Let’s look at the expression
\[\dfrac{(E-E_{\rm ave})^2_{\rm ave}}{E_{\rm ave}^2} = \frac{kT^2 C_V}{E_{\rm ave}^2}\]
in a bit more detail for a system that is small but still contains quite a few particles-a cluster of \(N\) Ar atoms at temperature \(T\). If we assume that each of the Ar atoms in the cluster has \(\dfrac{3}{2} kT\) of kinetic energy and that the potential energy holding the cluster together is small and constant (so it cancels in \(E-E_{\rm ave}\)), \(E_{\rm ave}\) will be \(\dfrac{3}{2}NkT\) and \(C_V\) will be \(\dfrac{3}{2} Nk\).
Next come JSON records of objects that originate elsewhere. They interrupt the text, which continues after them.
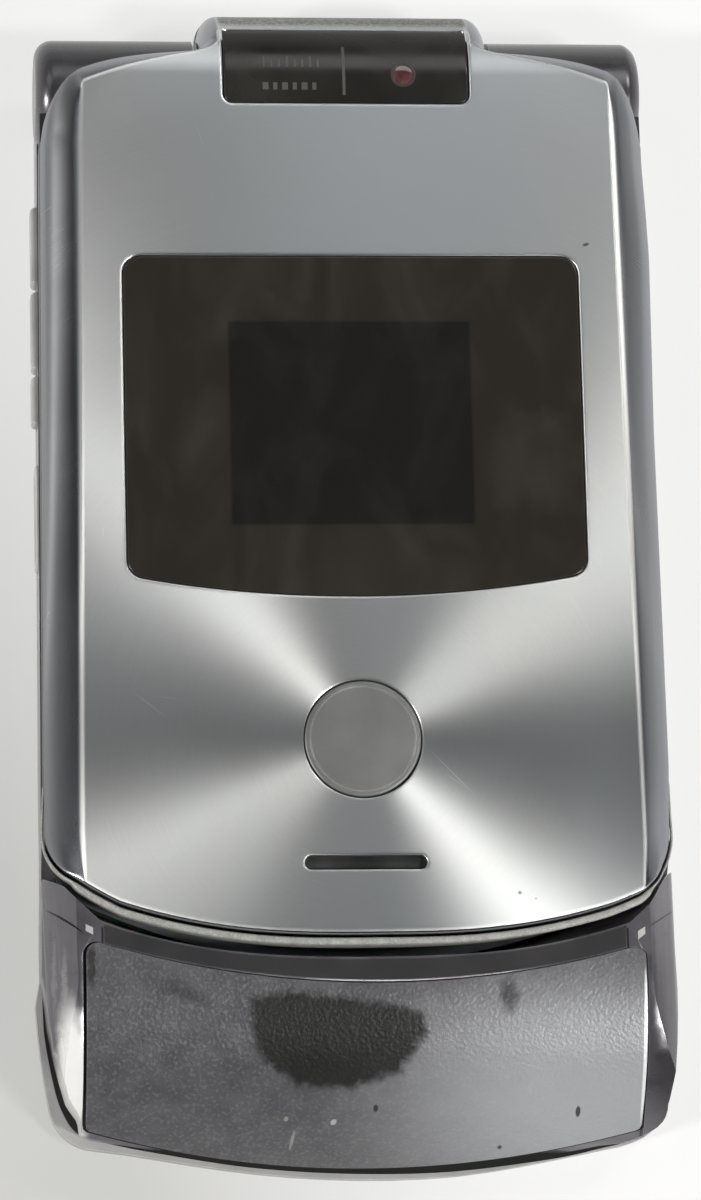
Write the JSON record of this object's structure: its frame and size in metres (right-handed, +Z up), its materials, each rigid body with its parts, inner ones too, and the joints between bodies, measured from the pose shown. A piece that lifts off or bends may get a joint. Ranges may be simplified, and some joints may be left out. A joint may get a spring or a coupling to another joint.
{
  "type": "flip phone",
  "caption": "Thin metal clamshell phone, closed, with a brushed outer lid, dark display window, camera in the hinge barrel and a raised chin.",
  "frame": {"origin": "middle of the bounding box's bottom, under the phone lying on its back", "axes": "+Z up through the closed lid, +Y along the length towards the hinge barrel, +X to the right seen from above"},
  "size_m": [0.0534, 0.098, 0.0139],
  "materials": {
    "lid_metal": "circular brushed, satin",
    "lid_rim": "dark satin",
    "inner_metal": "satin",
    "dark_plastic": "gloss",
    "window_lens": "dark clear lens",
    "display": "dark glass",
    "emblem_metal": "satin",
    "mesh": "fine mesh",
    "module": "matte",
    "board": "solder mask",
    "pin_steel": "machined",
    "rubber": "soft",
    "body_metal": "satin, worn at the edges",
    "rear_plastic": "soft satin",
    "chin_paint": "fine textured metallic paint",
    "magnesium": "cast",
    "keypad_metal": "etched satin",
    "battery_wrap": "film",
    "socket_steel": "bright",
    "contact_gold": "plated",
    "white_plastic": "matte"
  },
  "bodies": {
    "base": {"hinge_cartridge": "pin_steel", "base_frame": "body_metal", "rear_housing": "rear_plastic", "chin_cover": "chin_paint", "chassis_plate": "magnesium", "keypad_plate": "keypad_metal", "snap_domes": "pin_steel", "main_board": "board", "battery": "battery_wrap", "battery_contacts": "contact_gold", "sim_holder": "socket_steel", "usb_socket": "socket_steel", "side_switches": "module", "antenna": "white_plastic", "microphone": "module", "vibration_motor": "pin_steel", "base_screws": "pin_steel"},
    "lid": {"lid_outer_cover": "lid_metal", "lid_frame": "lid_rim", "lid_inner_cover": "inner_metal", "hinge_barrel": "lid_rim", "hinge_shafts": "pin_steel", "camera_window": "window_lens", "camera_module": "module", "outer_window": "window_lens", "outer_display": "display", "emblem_disc": "emblem_metal", "speaker_mesh": "mesh", "speaker": "module", "lid_board": "board", "inner_display": "display", "inner_window": "window_lens", "lid_bumpers": "rubber", "lid_screws": "pin_steel"},
    "battery_cover": {"battery_cover": "body_metal"},
    "cover_latch": {"cover_latch": "dark_plastic"},
    "nav_gimbal": {"nav_gimbal": "white_plastic"},
    "nav_ring": {"nav_ring": "keypad_metal"},
    "select_key": {"select_key": "keypad_metal"},
    "volume_up_key": {"volume_up_key": "dark_plastic"},
    "volume_down_key": {"volume_down_key": "dark_plastic"},
    "smart_key": {"smart_key": "dark_plastic"},
    "voice_key": {"voice_key": "dark_plastic"},
    "key_one": {"key_one": "keypad_metal"},
    "key_two": {"key_two": "keypad_metal"},
    "key_three": {"key_three": "keypad_metal"},
    "key_four": {"key_four": "keypad_metal"},
    "key_five": {"key_five": "keypad_metal"},
    "key_six": {"key_six": "keypad_metal"},
    "key_seven": {"key_seven": "keypad_metal"},
    "key_eight": {"key_eight": "keypad_metal"},
    "key_nine": {"key_nine": "keypad_metal"},
    "key_star": {"key_star": "keypad_metal"},
    "key_zero": {"key_zero": "keypad_metal"},
    "key_hash": {"key_hash": "keypad_metal"},
    "left_soft_key": {"left_soft_key": "keypad_metal"},
    "right_soft_key": {"right_soft_key": "keypad_metal"},
    "send_key": {"send_key": "keypad_metal"},
    "end_key": {"end_key": "keypad_metal"},
    "clear_key": {"clear_key": "keypad_metal"}
  },
  "joints": [
    {"name": "lid_hinge", "type": "hinge", "parent": "base", "child": "lid", "pos_m": [0, 0.0421, 0.007], "axis": [-1, 0, 0], "range_deg": [0, 160]},
    {"name": "key_one_press", "type": "slide", "parent": "base", "child": "key_one", "axis": [0, 0, -1], "range_m": [0, 0.00025], "stiffness_N_per_m": 400, "springref_m": -0.0003},
    {"name": "key_two_press", "type": "slide", "parent": "base", "child": "key_two", "axis": [0, 0, -1], "range_m": [0, 0.00025], "stiffness_N_per_m": 400, "springref_m": -0.0003},
    {"name": "key_three_press", "type": "slide", "parent": "base", "child": "key_three", "axis": [0, 0, -1], "range_m": [0, 0.00025], "stiffness_N_per_m": 400, "springref_m": -0.0003},
    {"name": "key_four_press", "type": "slide", "parent": "base", "child": "key_four", "axis": [0, 0, -1], "range_m": [0, 0.00025], "stiffness_N_per_m": 400, "springref_m": -0.0003},
    {"name": "key_five_press", "type": "slide", "parent": "base", "child": "key_five", "axis": [0, 0, -1], "range_m": [0, 0.00025], "stiffness_N_per_m": 400, "springref_m": -0.0003},
    {"name": "key_six_press", "type": "slide", "parent": "base", "child": "key_six", "axis": [0, 0, -1], "range_m": [0, 0.00025], "stiffness_N_per_m": 400, "springref_m": -0.0003},
    {"name": "key_seven_press", "type": "slide", "parent": "base", "child": "key_seven", "axis": [0, 0, -1], "range_m": [0, 0.00025], "stiffness_N_per_m": 400, "springref_m": -0.0003},
    {"name": "key_eight_press", "type": "slide", "parent": "base", "child": "key_eight", "axis": [0, 0, -1], "range_m": [0, 0.00025], "stiffness_N_per_m": 400, "springref_m": -0.0003},
    {"name": "key_nine_press", "type": "slide", "parent": "base", "child": "key_nine", "axis": [0, 0, -1], "range_m": [0, 0.00025], "stiffness_N_per_m": 400, "springref_m": -0.0003},
    {"name": "key_star_press", "type": "slide", "parent": "base", "child": "key_star", "axis": [0, 0, -1], "range_m": [0, 0.00025], "stiffness_N_per_m": 400, "springref_m": -0.0003},
    {"name": "key_zero_press", "type": "slide", "parent": "base", "child": "key_zero", "axis": [0, 0, -1], "range_m": [0, 0.00025], "stiffness_N_per_m": 400, "springref_m": -0.0003},
    {"name": "key_hash_press", "type": "slide", "parent": "base", "child": "key_hash", "axis": [0, 0, -1], "range_m": [0, 0.00025], "stiffness_N_per_m": 400, "springref_m": -0.0003},
    {"name": "left_soft_key_press", "type": "slide", "parent": "base", "child": "left_soft_key", "axis": [0, 0, -1], "range_m": [0, 0.00025], "stiffness_N_per_m": 400, "springref_m": -0.0003},
    {"name": "right_soft_key_press", "type": "slide", "parent": "base", "child": "right_soft_key", "axis": [0, 0, -1], "range_m": [0, 0.00025], "stiffness_N_per_m": 400, "springref_m": -0.0003},
    {"name": "send_key_press", "type": "slide", "parent": "base", "child": "send_key", "axis": [0, 0, -1], "range_m": [0, 0.00025], "stiffness_N_per_m": 400, "springref_m": -0.0003},
    {"name": "end_key_press", "type": "slide", "parent": "base", "child": "end_key", "axis": [0, 0, -1], "range_m": [0, 0.00025], "stiffness_N_per_m": 400, "springref_m": -0.0003},
    {"name": "clear_key_press", "type": "slide", "parent": "base", "child": "clear_key", "axis": [0, 0, -1], "range_m": [0, 0.00025], "stiffness_N_per_m": 400, "springref_m": -0.0003},
    {"name": "select_key_press", "type": "slide", "parent": "base", "child": "select_key", "axis": [0, 0, -1], "range_m": [0, 0.00025], "stiffness_N_per_m": 400, "springref_m": -0.0003},
    {"name": "volume_up_key_press", "type": "slide", "parent": "base", "child": "volume_up_key", "axis": [1, 0, 0], "range_m": [0, 0.0003], "stiffness_N_per_m": 400, "springref_m": -0.0003},
    {"name": "volume_down_key_press", "type": "slide", "parent": "base", "child": "volume_down_key", "axis": [1, 0, 0], "range_m": [0, 0.0003], "stiffness_N_per_m": 400, "springref_m": -0.0003},
    {"name": "smart_key_press", "type": "slide", "parent": "base", "child": "smart_key", "axis": [1, 0, 0], "range_m": [0, 0.0003], "stiffness_N_per_m": 400, "springref_m": -0.0003},
    {"name": "voice_key_press", "type": "slide", "parent": "base", "child": "voice_key", "axis": [-1, 0, 0], "range_m": [0, 0.0003], "stiffness_N_per_m": 400, "springref_m": -0.0003},
    {"name": "nav_tilt_side", "type": "hinge", "parent": "base", "child": "nav_gimbal", "pos_m": [0, 0.0204, 0.00592], "axis": [0, 1, 0], "range_deg": [-1.4, 1.4], "stiffness_Nm_per_rad": 0.05},
    {"name": "nav_tilt_fore", "type": "hinge", "parent": "nav_gimbal", "child": "nav_ring", "pos_m": [0, 0.0204, 0.00592], "axis": [1, 0, 0], "range_deg": [-1.4, 1.4], "stiffness_Nm_per_rad": 0.05},
    {"name": "cover_lift", "type": "slide", "parent": "base", "child": "battery_cover", "axis": [0, 0, -1], "range_m": [0, 0.012]},
    {"name": "latch_slide", "type": "slide", "parent": "battery_cover", "child": "cover_latch", "axis": [0, -1, 0], "range_m": [0, 0.001], "stiffness_N_per_m": 300, "springref_m": -0.0003}
  ]
}
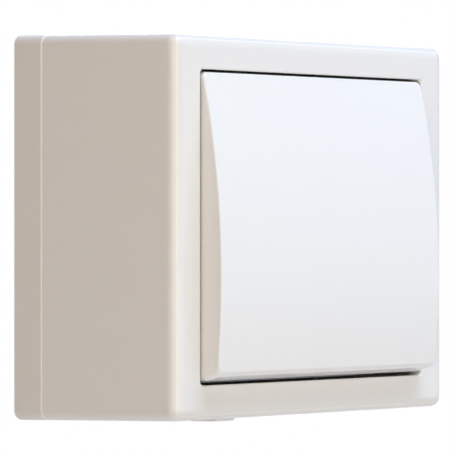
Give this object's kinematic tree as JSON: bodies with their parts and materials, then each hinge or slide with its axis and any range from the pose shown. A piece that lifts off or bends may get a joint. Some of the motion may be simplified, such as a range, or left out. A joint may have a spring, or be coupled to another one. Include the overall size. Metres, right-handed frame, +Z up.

So,
\[\frac{(E-E_{\rm ave})^2_{\rm ave}}{E_{\rm ave}^2} = \frac{kT^2 C_V}{E_{\rm ave}^2} = kT^2 \dfrac{\dfrac{3}{2}Nk}{\bigg(\dfrac{3}{2} NkT\bigg)^2} = \frac{2}{3 N}.\]
In a nano-droplet of diameter 100 Å, with each Ar atom occupying a volume of ca. \(4/3 \pi (3.8Å)^3 = 232 Å^3\), there will be ca.
\[N = \frac{4}{3} \pi \dfrac{100^3}{\dfrac{4}{3} \pi 3.83} = 1.8 \times10^4\]
Ar atoms. So, the average fractional spread in the energy
\[\sqrt{\frac{(E-E_{\rm ave})^2_{\rm ave}}{E_{\rm ave}^2}} = \sqrt{\frac{2}{3 N}}=0.006.\]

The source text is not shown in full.